**To do:**
Among the entries below, one stretch runs from the line that contains "bpy.context.scene.collection.objects.link(empty)" through the line that contains "obj.parent = None". Repeat that stretch exactly, ends included, and only that.

Entries with model source code
>> Begin

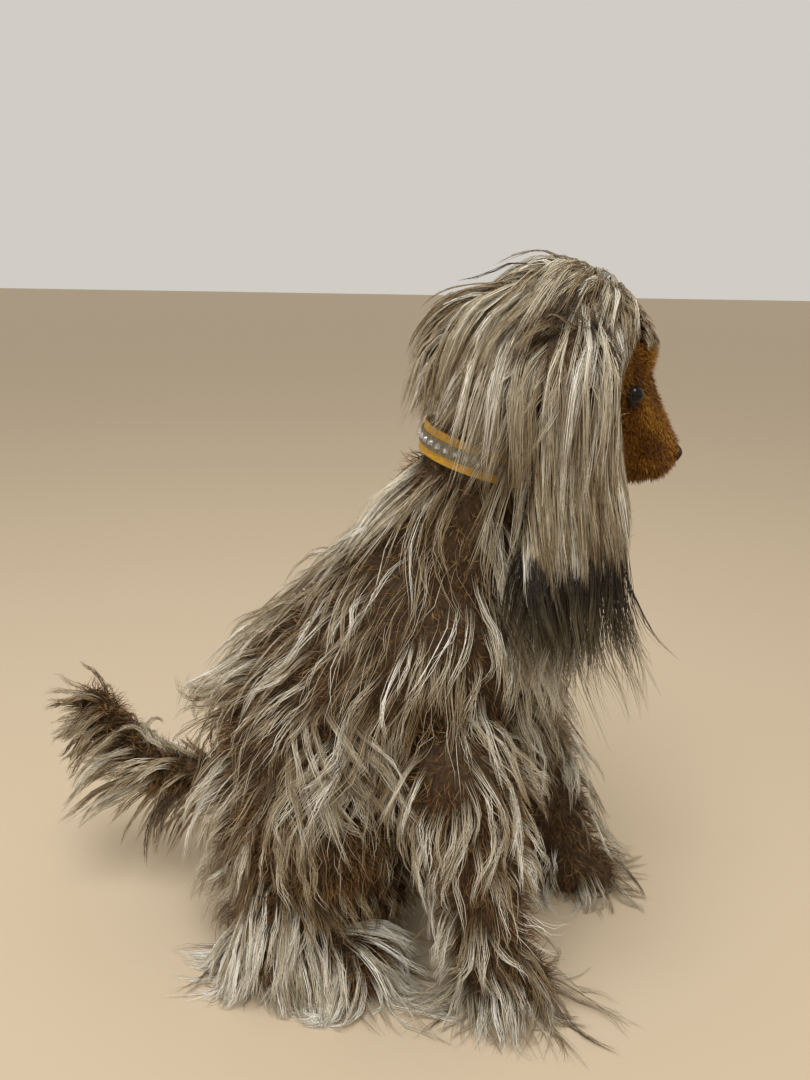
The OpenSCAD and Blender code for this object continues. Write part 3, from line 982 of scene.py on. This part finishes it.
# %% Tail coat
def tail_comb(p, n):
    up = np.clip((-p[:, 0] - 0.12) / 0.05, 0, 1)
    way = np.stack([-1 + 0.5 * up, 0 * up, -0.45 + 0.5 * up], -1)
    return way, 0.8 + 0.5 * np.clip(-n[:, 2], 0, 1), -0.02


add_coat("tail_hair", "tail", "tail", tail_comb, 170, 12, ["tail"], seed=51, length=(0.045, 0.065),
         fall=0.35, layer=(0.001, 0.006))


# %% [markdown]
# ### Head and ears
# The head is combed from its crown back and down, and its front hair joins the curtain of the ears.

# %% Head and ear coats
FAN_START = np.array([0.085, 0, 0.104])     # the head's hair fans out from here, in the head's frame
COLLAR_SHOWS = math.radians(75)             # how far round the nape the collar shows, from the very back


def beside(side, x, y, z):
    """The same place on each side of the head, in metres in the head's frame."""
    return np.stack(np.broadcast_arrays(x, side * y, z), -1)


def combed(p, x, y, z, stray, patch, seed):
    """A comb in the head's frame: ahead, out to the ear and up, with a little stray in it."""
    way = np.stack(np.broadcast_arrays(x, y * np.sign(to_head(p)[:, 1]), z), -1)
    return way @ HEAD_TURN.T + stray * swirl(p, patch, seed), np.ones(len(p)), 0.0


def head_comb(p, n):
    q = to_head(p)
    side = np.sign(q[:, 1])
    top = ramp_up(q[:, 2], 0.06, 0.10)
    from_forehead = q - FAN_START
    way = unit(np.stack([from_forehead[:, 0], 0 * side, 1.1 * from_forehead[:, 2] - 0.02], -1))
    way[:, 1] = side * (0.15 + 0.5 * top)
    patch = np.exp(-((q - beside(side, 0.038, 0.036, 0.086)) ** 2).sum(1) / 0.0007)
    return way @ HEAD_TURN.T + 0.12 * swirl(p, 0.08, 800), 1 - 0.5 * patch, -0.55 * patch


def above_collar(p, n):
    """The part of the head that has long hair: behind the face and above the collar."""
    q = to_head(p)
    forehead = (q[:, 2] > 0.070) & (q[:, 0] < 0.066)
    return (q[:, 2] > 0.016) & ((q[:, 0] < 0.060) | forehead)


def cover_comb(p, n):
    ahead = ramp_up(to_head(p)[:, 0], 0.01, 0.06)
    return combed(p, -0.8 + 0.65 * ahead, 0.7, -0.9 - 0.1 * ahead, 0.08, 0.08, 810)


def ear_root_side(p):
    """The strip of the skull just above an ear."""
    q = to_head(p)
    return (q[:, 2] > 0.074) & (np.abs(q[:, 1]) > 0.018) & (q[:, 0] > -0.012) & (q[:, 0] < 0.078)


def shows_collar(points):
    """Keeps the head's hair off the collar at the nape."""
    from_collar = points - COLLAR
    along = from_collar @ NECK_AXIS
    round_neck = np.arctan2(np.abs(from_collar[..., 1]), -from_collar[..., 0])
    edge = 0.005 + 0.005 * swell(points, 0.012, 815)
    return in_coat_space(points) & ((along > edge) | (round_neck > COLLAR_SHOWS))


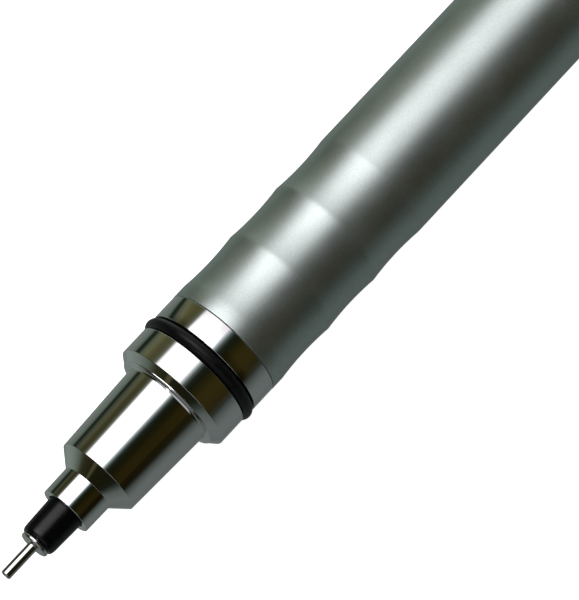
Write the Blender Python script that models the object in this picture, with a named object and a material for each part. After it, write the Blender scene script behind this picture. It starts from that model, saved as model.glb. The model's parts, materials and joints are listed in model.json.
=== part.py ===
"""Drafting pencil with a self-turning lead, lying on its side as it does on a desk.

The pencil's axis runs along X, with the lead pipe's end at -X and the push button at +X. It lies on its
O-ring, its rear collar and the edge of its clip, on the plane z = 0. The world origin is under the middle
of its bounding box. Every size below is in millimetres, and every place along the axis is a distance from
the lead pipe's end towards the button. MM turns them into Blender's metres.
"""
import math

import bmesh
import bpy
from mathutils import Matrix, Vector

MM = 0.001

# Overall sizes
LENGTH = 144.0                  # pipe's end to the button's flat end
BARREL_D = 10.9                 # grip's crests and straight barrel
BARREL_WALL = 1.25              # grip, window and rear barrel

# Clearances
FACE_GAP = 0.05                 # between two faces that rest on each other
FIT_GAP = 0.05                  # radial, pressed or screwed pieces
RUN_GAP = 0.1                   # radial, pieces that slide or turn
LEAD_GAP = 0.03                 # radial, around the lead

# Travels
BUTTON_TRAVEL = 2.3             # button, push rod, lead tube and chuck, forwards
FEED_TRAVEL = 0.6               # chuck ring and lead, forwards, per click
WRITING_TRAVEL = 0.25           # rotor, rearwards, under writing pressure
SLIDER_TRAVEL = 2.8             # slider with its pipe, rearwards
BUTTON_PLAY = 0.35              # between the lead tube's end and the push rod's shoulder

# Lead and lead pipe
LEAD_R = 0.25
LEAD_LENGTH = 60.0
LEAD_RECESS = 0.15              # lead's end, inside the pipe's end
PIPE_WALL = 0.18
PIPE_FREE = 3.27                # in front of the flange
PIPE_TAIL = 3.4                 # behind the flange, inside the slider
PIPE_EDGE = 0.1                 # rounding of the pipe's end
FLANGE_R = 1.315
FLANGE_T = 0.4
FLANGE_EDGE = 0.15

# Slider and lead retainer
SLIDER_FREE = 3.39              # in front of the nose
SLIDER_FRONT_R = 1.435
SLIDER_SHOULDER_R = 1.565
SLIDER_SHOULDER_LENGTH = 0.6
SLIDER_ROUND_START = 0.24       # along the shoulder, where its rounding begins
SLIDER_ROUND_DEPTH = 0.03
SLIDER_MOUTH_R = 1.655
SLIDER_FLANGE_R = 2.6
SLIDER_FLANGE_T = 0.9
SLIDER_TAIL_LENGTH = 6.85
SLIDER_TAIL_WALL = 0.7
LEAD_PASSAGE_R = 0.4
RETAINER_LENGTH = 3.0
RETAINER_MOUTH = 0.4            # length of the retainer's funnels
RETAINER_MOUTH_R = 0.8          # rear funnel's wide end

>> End
>> Begin

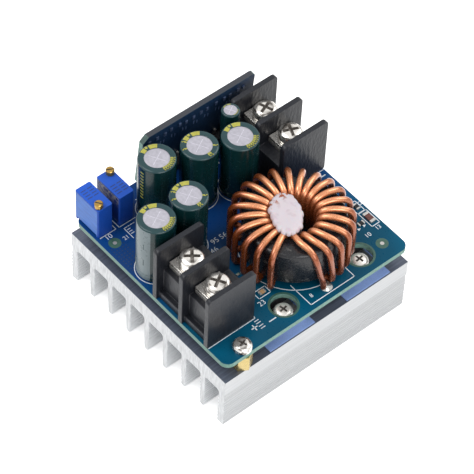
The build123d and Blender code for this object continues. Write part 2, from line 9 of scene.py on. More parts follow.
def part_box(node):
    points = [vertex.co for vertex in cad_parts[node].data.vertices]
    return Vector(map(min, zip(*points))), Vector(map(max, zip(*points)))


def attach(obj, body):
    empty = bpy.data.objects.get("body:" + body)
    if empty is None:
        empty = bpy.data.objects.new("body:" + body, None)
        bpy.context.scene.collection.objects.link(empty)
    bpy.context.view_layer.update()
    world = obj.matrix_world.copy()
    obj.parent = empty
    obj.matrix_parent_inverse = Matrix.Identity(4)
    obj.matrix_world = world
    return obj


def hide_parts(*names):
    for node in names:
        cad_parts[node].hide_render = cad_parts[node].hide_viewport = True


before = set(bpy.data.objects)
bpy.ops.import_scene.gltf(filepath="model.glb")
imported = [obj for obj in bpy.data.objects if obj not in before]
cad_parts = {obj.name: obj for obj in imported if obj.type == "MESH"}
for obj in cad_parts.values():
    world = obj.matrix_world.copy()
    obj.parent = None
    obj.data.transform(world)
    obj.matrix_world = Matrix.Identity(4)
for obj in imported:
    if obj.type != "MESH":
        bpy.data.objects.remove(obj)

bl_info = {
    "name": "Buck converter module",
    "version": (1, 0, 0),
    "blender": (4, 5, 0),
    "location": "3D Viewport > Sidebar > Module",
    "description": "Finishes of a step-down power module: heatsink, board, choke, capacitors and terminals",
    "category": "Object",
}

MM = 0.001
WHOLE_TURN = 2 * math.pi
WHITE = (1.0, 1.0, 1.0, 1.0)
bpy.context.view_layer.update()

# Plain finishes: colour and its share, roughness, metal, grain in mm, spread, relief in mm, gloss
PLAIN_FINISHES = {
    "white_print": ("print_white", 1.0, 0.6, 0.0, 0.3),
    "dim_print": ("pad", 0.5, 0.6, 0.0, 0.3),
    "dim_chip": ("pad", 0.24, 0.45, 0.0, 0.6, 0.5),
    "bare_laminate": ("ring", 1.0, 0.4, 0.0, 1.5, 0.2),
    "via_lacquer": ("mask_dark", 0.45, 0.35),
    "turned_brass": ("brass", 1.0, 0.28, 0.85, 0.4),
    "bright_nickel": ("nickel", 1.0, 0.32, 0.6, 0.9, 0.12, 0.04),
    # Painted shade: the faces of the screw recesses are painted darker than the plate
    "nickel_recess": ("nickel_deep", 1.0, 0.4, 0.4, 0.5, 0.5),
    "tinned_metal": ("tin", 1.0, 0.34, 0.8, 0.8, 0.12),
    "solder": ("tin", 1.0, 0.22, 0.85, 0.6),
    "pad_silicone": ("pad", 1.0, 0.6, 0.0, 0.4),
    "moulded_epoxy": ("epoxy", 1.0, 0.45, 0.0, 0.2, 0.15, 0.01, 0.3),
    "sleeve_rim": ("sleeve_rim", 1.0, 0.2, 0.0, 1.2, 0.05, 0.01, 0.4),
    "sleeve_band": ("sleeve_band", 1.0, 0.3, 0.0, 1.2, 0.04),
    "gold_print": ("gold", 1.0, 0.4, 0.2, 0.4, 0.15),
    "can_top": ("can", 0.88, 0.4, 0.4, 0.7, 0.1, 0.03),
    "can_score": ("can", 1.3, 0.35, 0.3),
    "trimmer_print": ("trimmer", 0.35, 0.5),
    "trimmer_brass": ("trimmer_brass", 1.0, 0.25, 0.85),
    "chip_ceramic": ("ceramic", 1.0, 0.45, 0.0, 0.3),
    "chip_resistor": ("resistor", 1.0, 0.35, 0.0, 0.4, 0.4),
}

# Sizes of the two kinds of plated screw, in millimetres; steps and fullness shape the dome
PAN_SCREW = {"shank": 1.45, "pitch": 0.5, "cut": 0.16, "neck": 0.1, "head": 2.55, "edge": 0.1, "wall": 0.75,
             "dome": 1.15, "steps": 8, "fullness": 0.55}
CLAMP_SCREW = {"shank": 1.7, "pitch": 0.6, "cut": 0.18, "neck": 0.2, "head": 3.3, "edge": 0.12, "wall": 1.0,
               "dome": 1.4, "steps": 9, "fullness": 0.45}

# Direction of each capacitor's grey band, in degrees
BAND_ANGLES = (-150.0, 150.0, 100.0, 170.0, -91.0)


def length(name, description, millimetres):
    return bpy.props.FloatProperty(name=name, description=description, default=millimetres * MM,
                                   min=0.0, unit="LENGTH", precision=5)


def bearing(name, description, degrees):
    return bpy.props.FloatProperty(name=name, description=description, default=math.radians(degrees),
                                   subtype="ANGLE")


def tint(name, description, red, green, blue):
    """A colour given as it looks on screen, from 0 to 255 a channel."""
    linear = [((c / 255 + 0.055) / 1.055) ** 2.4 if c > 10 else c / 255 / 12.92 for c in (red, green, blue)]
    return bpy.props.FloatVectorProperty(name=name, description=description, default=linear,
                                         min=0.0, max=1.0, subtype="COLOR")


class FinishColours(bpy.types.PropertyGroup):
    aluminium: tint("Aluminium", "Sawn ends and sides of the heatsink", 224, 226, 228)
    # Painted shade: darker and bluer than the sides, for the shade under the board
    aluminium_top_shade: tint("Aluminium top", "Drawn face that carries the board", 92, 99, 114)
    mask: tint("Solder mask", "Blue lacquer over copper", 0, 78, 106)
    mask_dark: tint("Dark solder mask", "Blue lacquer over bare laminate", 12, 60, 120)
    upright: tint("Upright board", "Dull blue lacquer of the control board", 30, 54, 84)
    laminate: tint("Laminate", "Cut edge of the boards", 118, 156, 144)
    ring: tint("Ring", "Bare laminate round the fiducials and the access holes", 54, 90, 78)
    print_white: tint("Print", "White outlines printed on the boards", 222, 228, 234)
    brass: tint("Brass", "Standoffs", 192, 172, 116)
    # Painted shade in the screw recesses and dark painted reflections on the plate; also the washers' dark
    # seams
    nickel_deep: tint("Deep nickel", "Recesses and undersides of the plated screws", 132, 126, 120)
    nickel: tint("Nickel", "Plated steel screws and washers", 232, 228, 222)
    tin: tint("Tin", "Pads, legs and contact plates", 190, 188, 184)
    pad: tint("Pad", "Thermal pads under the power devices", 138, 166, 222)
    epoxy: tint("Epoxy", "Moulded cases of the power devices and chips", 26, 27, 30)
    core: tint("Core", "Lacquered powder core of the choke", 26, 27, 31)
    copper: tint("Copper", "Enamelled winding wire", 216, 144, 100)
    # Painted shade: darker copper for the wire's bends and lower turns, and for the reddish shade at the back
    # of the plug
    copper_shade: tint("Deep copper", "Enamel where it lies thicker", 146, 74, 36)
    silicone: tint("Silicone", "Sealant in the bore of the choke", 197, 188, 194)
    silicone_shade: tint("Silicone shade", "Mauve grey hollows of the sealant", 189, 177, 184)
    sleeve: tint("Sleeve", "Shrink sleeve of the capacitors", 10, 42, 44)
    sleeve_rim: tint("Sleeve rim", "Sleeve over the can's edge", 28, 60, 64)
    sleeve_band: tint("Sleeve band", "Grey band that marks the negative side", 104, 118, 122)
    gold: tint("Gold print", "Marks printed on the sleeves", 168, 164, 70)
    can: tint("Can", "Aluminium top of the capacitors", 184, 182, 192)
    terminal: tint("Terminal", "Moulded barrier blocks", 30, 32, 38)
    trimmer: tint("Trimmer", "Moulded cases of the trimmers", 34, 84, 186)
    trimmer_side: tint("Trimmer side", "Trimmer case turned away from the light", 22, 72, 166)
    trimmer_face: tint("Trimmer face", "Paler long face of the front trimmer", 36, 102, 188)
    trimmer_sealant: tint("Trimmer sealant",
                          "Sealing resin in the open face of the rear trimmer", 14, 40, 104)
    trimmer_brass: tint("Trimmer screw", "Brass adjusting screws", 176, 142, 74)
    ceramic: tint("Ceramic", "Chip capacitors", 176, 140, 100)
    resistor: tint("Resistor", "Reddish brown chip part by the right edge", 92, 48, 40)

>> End
>> Begin

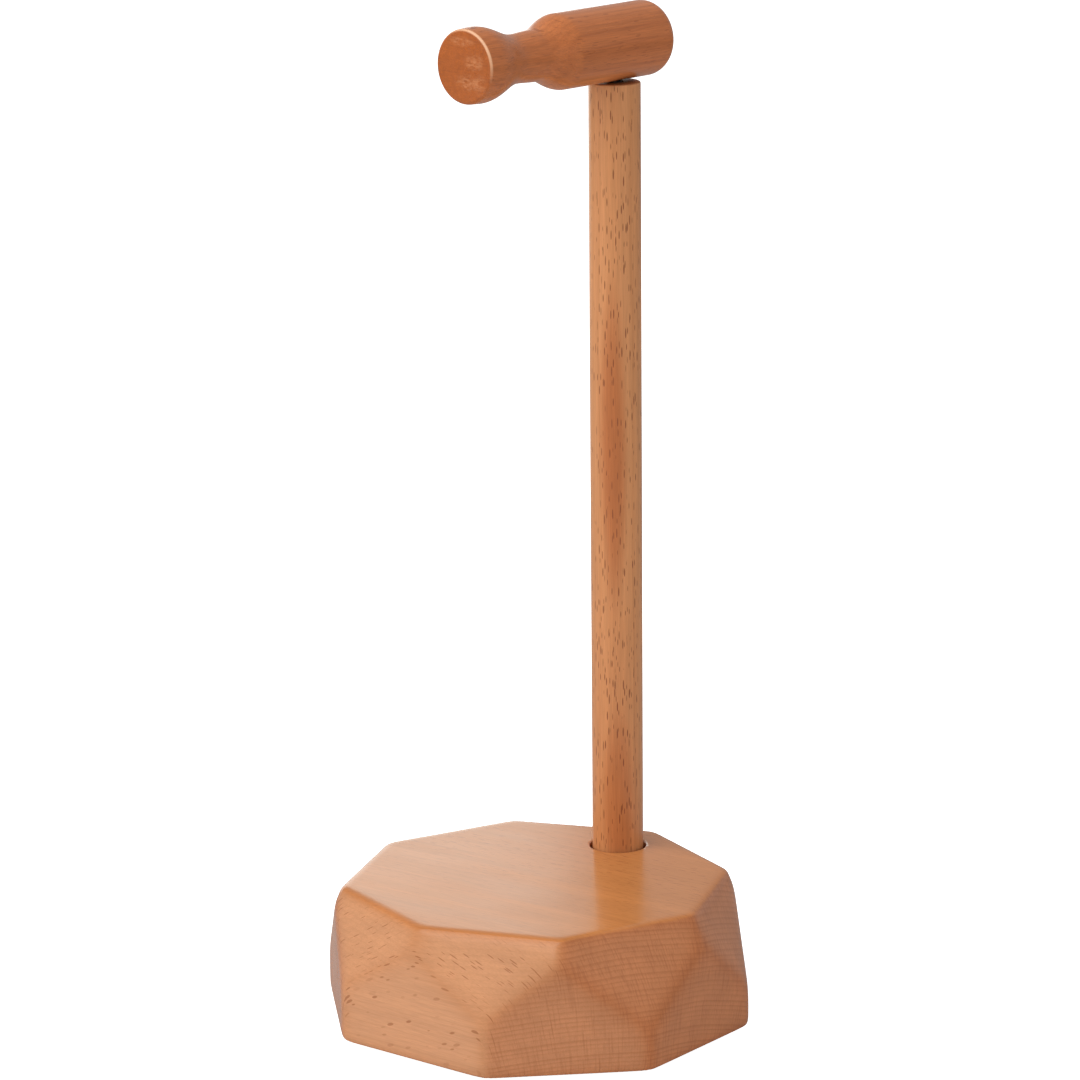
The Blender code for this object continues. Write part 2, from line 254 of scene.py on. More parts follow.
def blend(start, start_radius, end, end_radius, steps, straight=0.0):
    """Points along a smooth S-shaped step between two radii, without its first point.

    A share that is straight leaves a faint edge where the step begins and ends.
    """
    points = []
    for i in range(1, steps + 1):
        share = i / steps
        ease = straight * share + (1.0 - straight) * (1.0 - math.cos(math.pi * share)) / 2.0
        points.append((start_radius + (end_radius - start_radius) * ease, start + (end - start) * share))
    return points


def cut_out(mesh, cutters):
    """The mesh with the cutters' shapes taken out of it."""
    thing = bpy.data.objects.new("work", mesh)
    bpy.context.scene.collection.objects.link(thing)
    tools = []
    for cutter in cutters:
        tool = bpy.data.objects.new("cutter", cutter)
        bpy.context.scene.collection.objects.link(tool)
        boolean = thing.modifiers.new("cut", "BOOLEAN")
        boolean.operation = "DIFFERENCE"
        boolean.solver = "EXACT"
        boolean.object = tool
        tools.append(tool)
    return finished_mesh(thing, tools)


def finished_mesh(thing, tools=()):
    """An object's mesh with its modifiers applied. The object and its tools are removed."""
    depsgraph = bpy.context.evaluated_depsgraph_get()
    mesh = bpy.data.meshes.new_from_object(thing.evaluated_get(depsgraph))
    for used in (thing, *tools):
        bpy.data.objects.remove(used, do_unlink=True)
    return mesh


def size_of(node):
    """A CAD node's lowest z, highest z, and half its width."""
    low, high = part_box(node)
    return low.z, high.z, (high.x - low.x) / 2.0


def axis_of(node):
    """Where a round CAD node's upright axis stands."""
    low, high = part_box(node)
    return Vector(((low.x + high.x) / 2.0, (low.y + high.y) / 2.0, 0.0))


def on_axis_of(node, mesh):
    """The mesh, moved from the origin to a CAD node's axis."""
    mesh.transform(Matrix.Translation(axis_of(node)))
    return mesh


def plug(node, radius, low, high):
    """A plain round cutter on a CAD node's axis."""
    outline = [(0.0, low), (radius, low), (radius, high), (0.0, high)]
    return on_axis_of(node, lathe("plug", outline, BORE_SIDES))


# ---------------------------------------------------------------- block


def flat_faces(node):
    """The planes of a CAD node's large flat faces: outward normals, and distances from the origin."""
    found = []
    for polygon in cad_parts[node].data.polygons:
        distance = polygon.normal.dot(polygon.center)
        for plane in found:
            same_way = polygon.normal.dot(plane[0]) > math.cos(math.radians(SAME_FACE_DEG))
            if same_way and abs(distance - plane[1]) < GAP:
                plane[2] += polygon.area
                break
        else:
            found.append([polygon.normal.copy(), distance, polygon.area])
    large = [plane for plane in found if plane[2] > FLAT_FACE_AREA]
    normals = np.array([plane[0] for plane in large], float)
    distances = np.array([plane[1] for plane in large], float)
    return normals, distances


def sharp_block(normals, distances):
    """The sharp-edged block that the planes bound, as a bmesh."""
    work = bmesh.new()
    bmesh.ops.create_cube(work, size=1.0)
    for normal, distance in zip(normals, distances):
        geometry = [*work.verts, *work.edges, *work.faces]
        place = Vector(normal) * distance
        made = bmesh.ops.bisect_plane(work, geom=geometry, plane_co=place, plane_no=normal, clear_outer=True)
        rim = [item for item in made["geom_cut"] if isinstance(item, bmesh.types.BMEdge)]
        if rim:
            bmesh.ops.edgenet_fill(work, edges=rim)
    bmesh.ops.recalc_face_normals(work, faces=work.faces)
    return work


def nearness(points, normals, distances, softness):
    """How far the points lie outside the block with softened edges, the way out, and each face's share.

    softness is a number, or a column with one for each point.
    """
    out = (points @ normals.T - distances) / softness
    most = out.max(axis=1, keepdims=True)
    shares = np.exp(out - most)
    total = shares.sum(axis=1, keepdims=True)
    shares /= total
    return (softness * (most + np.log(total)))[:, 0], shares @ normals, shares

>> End

**Answer for the task:**
        bpy.context.scene.collection.objects.link(empty)
    bpy.context.view_layer.update()
    world = obj.matrix_world.copy()
    obj.parent = empty
    obj.matrix_parent_inverse = Matrix.Identity(4)
    obj.matrix_world = world
    return obj


def hide_parts(*names):
    for node in names:
        cad_parts[node].hide_render = cad_parts[node].hide_viewport = True


before = set(bpy.data.objects)
bpy.ops.import_scene.gltf(filepath="model.glb")
imported = [obj for obj in bpy.data.objects if obj not in before]
cad_parts = {obj.name: obj for obj in imported if obj.type == "MESH"}
for obj in cad_parts.values():
    world = obj.matrix_world.copy()
    obj.parent = None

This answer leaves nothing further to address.